---------- Dataset excerpt
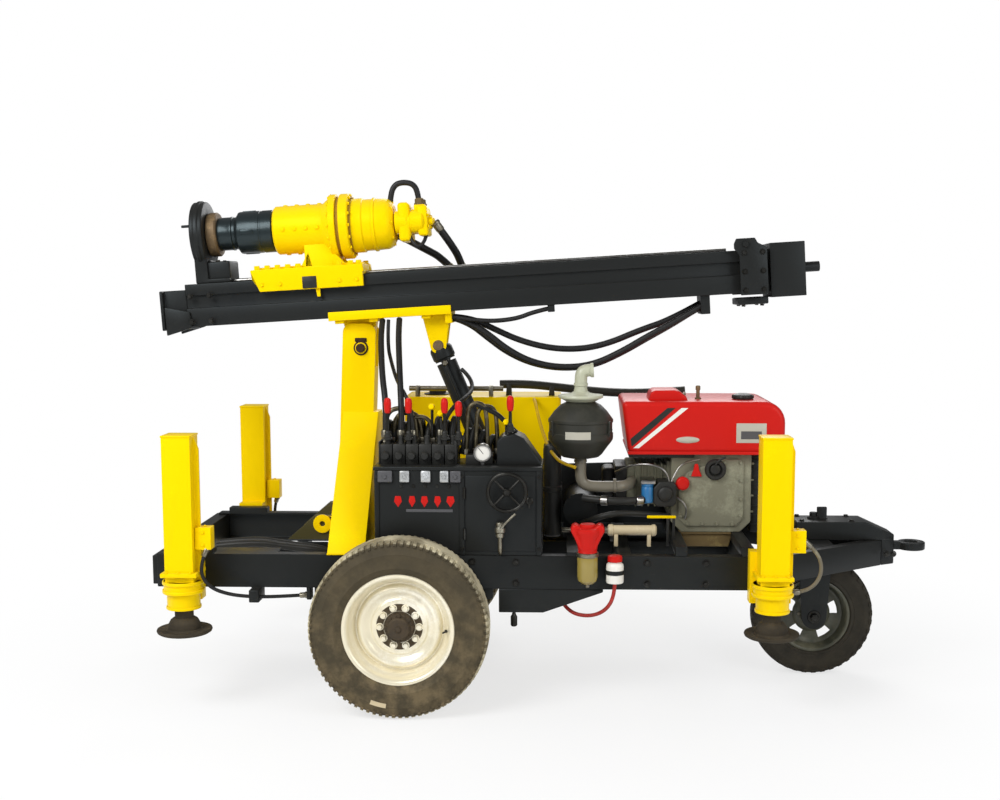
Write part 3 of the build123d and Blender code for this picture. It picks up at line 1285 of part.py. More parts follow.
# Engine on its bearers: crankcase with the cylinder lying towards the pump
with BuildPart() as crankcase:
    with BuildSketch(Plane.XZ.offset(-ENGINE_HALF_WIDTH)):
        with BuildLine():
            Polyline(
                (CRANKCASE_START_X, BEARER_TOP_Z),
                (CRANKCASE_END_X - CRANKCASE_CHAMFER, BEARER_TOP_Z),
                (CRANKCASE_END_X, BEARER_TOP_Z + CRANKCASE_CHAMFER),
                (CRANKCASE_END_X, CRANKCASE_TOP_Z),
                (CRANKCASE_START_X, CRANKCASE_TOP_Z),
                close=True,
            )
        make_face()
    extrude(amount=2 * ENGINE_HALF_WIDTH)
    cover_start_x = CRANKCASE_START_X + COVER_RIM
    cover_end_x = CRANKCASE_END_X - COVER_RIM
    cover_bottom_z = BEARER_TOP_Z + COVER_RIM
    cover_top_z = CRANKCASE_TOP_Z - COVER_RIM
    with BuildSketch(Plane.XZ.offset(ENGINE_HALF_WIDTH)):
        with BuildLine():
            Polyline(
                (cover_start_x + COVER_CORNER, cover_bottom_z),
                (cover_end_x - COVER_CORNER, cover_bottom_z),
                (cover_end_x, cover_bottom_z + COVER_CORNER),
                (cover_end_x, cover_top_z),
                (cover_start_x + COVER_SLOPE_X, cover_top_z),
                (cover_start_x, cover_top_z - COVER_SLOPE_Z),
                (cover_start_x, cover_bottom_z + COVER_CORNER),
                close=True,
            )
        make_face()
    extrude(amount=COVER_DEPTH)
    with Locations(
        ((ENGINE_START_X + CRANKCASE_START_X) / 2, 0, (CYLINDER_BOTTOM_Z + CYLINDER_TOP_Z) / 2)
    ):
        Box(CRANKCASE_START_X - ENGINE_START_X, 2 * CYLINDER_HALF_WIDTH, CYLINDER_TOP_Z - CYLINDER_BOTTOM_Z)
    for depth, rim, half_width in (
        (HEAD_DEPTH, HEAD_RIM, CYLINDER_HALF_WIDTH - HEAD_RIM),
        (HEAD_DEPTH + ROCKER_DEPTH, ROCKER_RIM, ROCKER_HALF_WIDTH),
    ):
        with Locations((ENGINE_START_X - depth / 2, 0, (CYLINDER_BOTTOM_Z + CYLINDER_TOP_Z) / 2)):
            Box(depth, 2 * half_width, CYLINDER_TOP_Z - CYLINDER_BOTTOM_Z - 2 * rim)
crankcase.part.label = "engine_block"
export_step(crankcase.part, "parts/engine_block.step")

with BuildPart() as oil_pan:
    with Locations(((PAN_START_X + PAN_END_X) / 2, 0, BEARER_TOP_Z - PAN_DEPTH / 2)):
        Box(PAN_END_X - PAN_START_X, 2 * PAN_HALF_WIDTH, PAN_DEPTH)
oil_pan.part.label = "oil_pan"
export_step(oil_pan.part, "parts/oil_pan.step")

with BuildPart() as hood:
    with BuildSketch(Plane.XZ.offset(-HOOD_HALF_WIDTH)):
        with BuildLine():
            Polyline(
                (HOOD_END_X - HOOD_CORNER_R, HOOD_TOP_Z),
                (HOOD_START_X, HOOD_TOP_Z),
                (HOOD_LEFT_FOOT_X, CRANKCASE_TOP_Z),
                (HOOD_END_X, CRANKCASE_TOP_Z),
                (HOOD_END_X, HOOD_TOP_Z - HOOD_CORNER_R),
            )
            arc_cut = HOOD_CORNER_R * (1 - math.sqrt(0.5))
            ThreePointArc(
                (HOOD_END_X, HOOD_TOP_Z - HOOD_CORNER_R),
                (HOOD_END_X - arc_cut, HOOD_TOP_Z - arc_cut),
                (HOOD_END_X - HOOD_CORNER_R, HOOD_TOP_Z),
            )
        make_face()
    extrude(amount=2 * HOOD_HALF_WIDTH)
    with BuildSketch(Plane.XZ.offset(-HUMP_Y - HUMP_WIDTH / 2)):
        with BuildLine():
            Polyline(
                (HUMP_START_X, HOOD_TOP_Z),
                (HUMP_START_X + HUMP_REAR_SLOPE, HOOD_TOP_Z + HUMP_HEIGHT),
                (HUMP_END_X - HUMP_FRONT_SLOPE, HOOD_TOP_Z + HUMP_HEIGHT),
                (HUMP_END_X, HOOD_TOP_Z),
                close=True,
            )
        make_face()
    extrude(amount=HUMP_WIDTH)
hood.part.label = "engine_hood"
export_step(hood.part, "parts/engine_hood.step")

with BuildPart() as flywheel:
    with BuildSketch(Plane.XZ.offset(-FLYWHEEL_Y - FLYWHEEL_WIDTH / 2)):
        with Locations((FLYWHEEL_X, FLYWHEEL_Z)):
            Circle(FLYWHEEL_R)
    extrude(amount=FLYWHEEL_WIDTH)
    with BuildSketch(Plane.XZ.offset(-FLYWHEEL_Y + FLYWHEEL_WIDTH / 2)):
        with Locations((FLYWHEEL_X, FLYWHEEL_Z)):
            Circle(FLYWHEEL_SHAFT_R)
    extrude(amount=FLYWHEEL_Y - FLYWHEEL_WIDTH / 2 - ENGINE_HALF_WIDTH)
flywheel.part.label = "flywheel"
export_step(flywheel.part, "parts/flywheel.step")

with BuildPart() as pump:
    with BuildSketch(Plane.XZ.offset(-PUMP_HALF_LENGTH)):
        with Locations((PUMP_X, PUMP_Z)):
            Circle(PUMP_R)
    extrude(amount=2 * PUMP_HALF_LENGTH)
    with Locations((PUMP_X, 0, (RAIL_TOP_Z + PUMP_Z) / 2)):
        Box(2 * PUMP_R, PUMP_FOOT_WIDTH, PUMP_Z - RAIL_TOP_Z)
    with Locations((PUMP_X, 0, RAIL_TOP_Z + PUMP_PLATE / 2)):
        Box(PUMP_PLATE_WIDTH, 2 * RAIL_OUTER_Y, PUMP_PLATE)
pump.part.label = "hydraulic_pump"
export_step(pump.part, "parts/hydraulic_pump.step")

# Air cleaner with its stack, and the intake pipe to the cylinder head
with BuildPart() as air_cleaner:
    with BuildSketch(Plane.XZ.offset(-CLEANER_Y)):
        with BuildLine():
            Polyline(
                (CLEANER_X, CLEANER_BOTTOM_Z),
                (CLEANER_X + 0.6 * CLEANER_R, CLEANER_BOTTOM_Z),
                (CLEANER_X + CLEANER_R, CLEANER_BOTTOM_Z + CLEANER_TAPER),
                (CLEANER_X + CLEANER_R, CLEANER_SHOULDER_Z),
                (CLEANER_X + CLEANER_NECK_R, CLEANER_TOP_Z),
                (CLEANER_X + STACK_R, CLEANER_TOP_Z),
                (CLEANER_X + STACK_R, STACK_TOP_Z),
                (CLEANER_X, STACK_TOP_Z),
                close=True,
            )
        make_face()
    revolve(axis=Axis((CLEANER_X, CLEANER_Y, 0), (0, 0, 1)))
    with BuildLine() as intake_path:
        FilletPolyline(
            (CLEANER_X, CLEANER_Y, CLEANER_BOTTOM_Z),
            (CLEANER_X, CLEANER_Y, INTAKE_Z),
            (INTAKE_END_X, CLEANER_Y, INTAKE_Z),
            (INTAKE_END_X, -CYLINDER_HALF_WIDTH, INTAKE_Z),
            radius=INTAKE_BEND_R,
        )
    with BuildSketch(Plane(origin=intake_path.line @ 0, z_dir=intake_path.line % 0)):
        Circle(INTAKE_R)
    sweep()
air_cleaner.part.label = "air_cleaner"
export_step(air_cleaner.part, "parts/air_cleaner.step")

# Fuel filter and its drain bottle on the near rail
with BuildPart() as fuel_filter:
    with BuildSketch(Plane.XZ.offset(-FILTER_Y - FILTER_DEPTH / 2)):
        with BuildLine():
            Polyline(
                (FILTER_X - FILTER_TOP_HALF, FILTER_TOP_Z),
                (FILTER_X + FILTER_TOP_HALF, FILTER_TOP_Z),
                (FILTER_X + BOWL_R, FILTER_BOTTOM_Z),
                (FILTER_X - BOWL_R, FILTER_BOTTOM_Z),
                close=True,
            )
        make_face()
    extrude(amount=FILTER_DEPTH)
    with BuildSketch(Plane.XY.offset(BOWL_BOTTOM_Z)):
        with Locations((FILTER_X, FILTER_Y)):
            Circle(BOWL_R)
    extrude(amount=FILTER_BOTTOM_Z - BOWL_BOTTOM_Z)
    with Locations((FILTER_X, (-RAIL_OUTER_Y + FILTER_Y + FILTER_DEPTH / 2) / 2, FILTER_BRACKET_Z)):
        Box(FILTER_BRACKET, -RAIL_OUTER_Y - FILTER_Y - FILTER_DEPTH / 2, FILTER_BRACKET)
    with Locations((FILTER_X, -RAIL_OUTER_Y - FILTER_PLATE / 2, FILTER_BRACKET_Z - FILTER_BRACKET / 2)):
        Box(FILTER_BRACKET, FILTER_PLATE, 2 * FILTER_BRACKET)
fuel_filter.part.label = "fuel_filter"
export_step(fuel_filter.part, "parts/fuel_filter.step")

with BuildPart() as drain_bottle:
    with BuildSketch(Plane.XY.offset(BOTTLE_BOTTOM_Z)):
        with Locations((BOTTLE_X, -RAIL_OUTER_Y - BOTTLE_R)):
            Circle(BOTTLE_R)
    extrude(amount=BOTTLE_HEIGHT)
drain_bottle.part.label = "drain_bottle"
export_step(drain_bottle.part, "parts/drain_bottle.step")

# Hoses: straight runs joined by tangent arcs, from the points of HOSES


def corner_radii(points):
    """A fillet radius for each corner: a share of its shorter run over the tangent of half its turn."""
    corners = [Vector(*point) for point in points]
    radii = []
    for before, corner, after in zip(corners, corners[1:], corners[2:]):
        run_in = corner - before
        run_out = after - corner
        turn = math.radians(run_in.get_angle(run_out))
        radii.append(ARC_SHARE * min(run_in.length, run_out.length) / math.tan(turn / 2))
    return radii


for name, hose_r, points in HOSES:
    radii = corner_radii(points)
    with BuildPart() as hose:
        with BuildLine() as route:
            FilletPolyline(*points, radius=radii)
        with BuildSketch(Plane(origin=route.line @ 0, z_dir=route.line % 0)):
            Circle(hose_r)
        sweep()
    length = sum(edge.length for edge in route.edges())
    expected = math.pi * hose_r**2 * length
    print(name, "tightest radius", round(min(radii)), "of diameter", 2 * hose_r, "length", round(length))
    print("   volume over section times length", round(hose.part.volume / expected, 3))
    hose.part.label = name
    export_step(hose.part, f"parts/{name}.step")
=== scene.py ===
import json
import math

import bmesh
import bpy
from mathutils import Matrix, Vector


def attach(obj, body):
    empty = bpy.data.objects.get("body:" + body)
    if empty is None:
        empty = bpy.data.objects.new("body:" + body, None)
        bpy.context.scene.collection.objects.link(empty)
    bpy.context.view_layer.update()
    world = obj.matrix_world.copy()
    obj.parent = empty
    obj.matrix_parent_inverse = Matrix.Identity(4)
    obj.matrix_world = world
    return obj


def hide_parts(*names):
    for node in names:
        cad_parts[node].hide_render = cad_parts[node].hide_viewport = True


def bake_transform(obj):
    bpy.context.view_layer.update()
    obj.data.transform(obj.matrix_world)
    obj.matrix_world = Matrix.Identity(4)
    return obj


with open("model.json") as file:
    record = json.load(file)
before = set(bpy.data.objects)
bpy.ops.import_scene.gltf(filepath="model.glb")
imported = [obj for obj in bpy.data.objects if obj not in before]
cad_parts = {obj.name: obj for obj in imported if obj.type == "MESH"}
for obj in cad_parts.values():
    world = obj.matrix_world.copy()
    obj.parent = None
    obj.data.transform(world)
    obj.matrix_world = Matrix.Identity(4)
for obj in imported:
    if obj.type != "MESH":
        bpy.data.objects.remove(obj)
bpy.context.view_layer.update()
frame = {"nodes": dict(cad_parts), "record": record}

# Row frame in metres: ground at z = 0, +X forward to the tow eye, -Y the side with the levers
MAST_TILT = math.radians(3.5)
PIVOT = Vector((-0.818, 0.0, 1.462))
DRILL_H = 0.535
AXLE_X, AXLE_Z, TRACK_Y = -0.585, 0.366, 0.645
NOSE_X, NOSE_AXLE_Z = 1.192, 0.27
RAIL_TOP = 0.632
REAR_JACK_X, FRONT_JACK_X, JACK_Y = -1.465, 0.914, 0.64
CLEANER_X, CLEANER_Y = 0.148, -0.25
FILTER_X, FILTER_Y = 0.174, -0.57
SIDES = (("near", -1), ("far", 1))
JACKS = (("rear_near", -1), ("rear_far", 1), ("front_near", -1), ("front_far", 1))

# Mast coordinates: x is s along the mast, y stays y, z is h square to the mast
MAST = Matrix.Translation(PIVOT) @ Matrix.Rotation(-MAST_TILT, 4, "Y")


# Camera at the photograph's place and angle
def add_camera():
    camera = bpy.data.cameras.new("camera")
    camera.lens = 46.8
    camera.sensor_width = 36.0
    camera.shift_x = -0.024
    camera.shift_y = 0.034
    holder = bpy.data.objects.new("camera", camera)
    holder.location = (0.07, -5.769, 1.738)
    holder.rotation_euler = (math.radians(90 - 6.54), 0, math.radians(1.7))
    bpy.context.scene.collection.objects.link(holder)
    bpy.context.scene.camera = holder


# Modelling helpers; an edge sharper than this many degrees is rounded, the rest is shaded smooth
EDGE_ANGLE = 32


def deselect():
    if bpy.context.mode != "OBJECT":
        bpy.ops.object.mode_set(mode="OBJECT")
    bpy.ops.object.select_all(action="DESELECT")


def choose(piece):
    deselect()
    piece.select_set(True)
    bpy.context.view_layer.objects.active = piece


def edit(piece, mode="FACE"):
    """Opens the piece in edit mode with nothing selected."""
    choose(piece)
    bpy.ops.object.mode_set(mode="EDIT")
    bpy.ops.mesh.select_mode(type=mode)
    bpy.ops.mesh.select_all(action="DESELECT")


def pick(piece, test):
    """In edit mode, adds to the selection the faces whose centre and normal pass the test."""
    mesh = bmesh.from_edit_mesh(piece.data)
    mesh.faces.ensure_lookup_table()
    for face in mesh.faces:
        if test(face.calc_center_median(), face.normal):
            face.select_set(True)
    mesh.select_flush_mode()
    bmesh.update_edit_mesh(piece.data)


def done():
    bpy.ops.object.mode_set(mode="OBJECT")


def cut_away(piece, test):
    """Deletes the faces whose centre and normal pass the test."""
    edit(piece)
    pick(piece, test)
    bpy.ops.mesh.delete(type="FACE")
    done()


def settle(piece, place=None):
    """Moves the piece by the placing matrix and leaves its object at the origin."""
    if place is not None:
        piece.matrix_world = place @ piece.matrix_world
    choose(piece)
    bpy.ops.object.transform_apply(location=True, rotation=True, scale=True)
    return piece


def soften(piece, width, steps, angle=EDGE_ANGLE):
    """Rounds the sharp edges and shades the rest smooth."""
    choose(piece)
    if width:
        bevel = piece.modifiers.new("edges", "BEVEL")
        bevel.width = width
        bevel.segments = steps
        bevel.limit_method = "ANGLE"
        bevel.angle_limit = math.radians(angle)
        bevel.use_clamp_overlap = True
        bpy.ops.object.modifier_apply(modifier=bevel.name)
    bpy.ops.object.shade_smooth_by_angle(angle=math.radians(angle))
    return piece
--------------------
__To be done__. Exact duplication is required for the lines above, from the line that contains "for name, hose_r, points" to the line that contains "before = set(bpy.data.objects)", inclusive; omit all others.

__The result__.
for name, hose_r, points in HOSES:
    radii = corner_radii(points)
    with BuildPart() as hose:
        with BuildLine() as route:
            FilletPolyline(*points, radius=radii)
        with BuildSketch(Plane(origin=route.line @ 0, z_dir=route.line % 0)):
            Circle(hose_r)
        sweep()
    length = sum(edge.length for edge in route.edges())
    expected = math.pi * hose_r**2 * length
    print(name, "tightest radius", round(min(radii)), "of diameter", 2 * hose_r, "length", round(length))
    print("   volume over section times length", round(hose.part.volume / expected, 3))
    hose.part.label = name
    export_step(hose.part, f"parts/{name}.step")
=== scene.py ===
import json
import math

import bmesh
import bpy
from mathutils import Matrix, Vector


def attach(obj, body):
    empty = bpy.data.objects.get("body:" + body)
    if empty is None:
        empty = bpy.data.objects.new("body:" + body, None)
        bpy.context.scene.collection.objects.link(empty)
    bpy.context.view_layer.update()
    world = obj.matrix_world.copy()
    obj.parent = empty
    obj.matrix_parent_inverse = Matrix.Identity(4)
    obj.matrix_world = world
    return obj


def hide_parts(*names):
    for node in names:
        cad_parts[node].hide_render = cad_parts[node].hide_viewport = True


def bake_transform(obj):
    bpy.context.view_layer.update()
    obj.data.transform(obj.matrix_world)
    obj.matrix_world = Matrix.Identity(4)
    return obj


with open("model.json") as file:
    record = json.load(file)
before = set(bpy.data.objects)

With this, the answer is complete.